Problem details:
Copy out precisely the lines beginning at the line that contains "in imported if" and ending at the line that contains "bpy.context.scene.collection.objects.link(lamp)", including both.

[START]

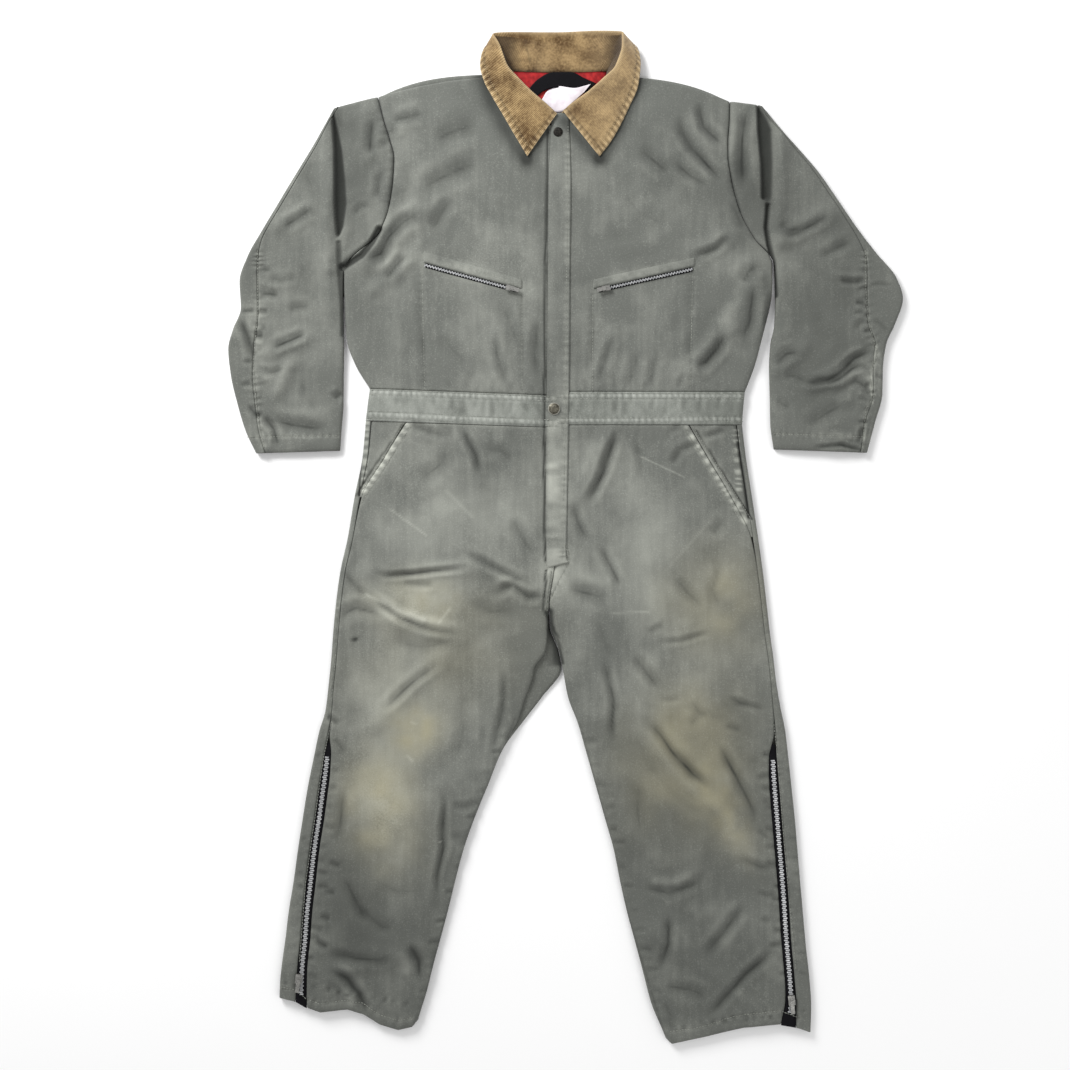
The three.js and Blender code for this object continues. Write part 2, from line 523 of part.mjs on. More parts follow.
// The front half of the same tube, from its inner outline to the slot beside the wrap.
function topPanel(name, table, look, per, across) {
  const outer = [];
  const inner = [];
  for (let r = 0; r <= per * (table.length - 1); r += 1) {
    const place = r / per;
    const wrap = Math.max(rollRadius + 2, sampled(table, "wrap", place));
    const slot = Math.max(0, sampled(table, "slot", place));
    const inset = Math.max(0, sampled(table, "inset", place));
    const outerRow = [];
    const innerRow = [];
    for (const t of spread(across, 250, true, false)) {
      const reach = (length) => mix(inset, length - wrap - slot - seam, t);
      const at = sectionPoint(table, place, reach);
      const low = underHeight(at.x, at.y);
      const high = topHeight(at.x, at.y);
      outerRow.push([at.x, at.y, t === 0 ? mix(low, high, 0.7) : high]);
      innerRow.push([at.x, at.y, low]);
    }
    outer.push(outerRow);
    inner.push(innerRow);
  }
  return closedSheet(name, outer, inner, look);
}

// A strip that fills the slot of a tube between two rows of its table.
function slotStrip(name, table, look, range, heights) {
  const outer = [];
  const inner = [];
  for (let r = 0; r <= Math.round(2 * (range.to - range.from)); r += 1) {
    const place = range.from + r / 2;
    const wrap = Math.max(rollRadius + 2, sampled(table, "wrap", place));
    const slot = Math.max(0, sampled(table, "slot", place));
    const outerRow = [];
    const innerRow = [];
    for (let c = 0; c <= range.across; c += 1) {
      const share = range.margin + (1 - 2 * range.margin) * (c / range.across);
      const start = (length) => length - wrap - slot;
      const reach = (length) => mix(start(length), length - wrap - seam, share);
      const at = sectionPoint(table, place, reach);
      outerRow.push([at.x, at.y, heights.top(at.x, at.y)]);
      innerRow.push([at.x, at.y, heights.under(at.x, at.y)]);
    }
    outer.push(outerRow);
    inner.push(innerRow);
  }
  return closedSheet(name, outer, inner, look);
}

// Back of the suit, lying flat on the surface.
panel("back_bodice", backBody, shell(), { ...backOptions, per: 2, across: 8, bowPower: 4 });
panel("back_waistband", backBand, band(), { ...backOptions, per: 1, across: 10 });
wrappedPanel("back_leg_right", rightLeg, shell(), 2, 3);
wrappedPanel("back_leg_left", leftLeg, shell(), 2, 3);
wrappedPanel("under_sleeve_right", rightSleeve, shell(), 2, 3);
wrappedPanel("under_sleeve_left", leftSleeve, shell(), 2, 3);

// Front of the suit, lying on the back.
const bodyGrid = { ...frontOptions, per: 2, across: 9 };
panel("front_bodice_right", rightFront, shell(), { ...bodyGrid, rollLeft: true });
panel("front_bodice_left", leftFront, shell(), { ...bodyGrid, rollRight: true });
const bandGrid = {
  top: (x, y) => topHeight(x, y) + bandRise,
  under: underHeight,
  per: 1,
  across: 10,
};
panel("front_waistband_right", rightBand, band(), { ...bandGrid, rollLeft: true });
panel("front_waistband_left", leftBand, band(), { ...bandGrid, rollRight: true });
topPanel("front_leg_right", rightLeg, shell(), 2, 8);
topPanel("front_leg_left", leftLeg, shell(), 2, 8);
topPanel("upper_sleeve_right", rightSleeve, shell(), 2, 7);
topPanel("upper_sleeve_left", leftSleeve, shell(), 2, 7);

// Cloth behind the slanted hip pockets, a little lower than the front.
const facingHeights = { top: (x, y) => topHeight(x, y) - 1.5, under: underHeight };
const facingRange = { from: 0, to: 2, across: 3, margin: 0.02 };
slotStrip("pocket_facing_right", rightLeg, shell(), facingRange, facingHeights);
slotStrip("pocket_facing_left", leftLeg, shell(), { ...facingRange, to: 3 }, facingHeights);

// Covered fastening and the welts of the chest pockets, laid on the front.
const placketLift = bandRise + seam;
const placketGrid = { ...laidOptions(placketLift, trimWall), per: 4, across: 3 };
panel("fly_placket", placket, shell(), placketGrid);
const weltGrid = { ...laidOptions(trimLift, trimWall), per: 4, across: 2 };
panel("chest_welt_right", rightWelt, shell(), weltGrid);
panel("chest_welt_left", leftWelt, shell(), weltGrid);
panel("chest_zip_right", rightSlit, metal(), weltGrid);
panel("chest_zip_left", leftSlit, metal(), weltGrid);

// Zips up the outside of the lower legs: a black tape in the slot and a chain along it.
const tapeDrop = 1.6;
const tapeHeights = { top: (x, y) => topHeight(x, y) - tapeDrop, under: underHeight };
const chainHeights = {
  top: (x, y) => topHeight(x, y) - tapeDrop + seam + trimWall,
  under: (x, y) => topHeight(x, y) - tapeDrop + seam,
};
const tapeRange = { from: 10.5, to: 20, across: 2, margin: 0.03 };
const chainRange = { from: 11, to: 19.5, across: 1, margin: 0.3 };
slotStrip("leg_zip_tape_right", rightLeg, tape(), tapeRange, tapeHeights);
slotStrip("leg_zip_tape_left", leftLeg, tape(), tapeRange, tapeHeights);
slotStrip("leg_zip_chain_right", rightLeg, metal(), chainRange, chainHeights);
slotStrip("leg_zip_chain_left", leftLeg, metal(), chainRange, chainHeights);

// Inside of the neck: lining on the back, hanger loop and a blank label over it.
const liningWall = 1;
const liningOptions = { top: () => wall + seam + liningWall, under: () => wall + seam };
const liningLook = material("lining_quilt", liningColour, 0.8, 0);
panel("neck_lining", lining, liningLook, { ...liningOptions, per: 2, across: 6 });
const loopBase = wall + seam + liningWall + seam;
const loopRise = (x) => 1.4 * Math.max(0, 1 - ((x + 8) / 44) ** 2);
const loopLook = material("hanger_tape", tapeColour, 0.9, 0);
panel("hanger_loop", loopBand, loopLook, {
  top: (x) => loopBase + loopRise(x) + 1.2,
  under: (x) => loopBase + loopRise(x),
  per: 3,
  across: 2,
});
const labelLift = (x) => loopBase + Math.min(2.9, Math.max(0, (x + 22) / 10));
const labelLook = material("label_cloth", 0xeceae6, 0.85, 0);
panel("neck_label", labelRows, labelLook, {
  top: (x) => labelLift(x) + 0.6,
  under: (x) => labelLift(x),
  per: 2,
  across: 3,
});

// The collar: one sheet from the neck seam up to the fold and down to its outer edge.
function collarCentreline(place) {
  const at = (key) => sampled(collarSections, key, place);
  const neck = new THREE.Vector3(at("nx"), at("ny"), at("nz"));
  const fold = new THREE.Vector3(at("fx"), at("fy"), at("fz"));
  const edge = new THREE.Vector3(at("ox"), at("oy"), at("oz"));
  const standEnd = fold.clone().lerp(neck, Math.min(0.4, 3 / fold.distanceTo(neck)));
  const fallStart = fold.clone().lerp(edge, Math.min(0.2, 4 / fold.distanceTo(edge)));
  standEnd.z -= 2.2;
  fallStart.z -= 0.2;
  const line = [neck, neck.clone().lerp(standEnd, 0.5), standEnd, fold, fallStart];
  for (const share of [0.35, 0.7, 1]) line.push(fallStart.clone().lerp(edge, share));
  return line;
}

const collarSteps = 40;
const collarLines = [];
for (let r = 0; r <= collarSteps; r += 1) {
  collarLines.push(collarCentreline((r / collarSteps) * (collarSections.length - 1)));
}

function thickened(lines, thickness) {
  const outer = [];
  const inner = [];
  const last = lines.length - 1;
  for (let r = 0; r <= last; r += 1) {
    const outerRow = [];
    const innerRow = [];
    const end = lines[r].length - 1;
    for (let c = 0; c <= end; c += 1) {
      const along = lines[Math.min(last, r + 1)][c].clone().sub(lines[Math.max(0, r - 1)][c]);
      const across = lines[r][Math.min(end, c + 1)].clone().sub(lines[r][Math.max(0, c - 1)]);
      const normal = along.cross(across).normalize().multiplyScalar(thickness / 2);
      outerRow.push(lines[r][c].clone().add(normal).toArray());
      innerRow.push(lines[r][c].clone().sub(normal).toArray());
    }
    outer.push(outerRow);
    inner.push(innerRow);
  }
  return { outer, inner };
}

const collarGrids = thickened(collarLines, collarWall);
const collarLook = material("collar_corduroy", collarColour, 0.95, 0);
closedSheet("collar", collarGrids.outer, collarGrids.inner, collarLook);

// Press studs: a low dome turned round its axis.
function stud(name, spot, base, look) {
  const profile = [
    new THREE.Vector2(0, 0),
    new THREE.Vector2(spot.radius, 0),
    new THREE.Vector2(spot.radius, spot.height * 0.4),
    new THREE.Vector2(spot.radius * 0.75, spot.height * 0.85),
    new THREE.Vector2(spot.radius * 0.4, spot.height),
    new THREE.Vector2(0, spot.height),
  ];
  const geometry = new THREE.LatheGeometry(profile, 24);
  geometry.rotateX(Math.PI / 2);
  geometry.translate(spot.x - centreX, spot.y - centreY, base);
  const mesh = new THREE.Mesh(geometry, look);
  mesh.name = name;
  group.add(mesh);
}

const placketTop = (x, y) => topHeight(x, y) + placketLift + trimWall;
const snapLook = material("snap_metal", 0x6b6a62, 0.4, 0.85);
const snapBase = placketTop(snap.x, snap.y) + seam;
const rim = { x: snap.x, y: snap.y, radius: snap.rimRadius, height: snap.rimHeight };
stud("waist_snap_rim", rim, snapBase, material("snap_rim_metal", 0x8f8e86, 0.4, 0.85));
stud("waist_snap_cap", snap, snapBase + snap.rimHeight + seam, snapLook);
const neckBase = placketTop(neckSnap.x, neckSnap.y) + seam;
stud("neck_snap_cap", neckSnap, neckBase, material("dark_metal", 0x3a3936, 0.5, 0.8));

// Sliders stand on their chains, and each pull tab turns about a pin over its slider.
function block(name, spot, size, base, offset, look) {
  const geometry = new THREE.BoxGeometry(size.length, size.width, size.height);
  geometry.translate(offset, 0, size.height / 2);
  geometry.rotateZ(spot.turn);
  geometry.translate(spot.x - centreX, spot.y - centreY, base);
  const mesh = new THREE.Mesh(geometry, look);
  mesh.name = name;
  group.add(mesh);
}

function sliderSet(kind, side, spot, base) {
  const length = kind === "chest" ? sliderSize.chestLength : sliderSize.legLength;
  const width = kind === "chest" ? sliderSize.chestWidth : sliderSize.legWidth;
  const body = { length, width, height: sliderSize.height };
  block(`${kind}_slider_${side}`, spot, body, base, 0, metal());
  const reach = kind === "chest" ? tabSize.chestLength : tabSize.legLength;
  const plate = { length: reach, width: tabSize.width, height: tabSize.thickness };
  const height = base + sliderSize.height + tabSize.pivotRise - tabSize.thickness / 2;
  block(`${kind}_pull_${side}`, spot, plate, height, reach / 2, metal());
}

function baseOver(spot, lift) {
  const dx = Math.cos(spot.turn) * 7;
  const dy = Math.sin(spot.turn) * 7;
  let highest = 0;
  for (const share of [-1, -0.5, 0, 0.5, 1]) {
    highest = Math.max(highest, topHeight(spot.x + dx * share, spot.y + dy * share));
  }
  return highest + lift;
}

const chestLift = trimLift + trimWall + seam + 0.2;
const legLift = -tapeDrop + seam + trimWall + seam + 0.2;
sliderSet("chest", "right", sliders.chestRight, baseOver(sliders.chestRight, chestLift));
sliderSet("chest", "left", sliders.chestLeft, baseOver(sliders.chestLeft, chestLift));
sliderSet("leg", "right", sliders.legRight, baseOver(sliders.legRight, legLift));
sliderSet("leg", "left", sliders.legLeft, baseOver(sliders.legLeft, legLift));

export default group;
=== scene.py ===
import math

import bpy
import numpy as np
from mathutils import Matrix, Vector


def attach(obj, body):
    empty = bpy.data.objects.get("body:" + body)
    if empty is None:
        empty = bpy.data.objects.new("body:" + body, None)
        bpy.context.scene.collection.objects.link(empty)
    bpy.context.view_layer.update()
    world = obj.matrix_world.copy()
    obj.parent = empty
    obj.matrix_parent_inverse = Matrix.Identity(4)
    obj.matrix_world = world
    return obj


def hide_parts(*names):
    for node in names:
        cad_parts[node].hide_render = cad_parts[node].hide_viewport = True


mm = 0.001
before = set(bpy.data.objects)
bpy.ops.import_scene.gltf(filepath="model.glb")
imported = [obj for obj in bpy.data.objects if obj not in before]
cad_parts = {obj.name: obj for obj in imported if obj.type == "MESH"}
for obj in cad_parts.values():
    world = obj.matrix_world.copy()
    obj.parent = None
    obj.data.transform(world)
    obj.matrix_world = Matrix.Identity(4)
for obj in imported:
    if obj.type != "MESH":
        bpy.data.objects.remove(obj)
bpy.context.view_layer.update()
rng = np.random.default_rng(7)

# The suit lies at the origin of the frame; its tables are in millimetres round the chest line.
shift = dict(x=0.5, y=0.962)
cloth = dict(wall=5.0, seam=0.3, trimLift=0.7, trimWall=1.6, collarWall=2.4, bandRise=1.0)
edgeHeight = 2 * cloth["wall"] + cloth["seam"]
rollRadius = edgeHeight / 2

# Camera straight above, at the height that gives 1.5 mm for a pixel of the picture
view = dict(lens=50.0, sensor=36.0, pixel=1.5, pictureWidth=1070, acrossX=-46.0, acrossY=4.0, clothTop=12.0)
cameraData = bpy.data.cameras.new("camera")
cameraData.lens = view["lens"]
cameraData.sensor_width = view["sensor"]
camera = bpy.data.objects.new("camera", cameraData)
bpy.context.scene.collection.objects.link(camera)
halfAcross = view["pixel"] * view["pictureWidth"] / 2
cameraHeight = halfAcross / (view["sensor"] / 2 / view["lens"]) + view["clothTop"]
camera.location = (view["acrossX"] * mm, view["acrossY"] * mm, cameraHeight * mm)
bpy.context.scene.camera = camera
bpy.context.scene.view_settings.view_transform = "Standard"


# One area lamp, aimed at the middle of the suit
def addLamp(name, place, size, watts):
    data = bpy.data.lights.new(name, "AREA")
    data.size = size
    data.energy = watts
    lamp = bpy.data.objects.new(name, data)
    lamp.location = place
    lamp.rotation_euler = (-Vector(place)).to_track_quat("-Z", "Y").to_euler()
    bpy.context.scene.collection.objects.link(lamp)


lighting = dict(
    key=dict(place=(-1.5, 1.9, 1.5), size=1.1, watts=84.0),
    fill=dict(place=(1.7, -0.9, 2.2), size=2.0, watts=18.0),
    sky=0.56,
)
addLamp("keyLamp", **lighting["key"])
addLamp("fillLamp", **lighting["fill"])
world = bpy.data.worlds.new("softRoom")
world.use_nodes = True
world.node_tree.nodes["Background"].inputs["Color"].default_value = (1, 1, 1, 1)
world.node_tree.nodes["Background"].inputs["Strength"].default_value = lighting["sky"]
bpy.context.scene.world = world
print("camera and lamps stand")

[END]

Task result:
cad_parts = {obj.name: obj for obj in imported if obj.type == "MESH"}
for obj in cad_parts.values():
    world = obj.matrix_world.copy()
    obj.parent = None
    obj.data.transform(world)
    obj.matrix_world = Matrix.Identity(4)
for obj in imported:
    if obj.type != "MESH":
        bpy.data.objects.remove(obj)
bpy.context.view_layer.update()
rng = np.random.default_rng(7)

# The suit lies at the origin of the frame; its tables are in millimetres round the chest line.
shift = dict(x=0.5, y=0.962)
cloth = dict(wall=5.0, seam=0.3, trimLift=0.7, trimWall=1.6, collarWall=2.4, bandRise=1.0)
edgeHeight = 2 * cloth["wall"] + cloth["seam"]
rollRadius = edgeHeight / 2

# Camera straight above, at the height that gives 1.5 mm for a pixel of the picture
view = dict(lens=50.0, sensor=36.0, pixel=1.5, pictureWidth=1070, acrossX=-46.0, acrossY=4.0, clothTop=12.0)
cameraData = bpy.data.cameras.new("camera")
cameraData.lens = view["lens"]
cameraData.sensor_width = view["sensor"]
camera = bpy.data.objects.new("camera", cameraData)
bpy.context.scene.collection.objects.link(camera)
halfAcross = view["pixel"] * view["pictureWidth"] / 2
cameraHeight = halfAcross / (view["sensor"] / 2 / view["lens"]) + view["clothTop"]
camera.location = (view["acrossX"] * mm, view["acrossY"] * mm, cameraHeight * mm)
bpy.context.scene.camera = camera
bpy.context.scene.view_settings.view_transform = "Standard"


# One area lamp, aimed at the middle of the suit
def addLamp(name, place, size, watts):
    data = bpy.data.lights.new(name, "AREA")
    data.size = size
    data.energy = watts
    lamp = bpy.data.objects.new(name, data)
    lamp.location = place
    lamp.rotation_euler = (-Vector(place)).to_track_quat("-Z", "Y").to_euler()
    bpy.context.scene.collection.objects.link(lamp)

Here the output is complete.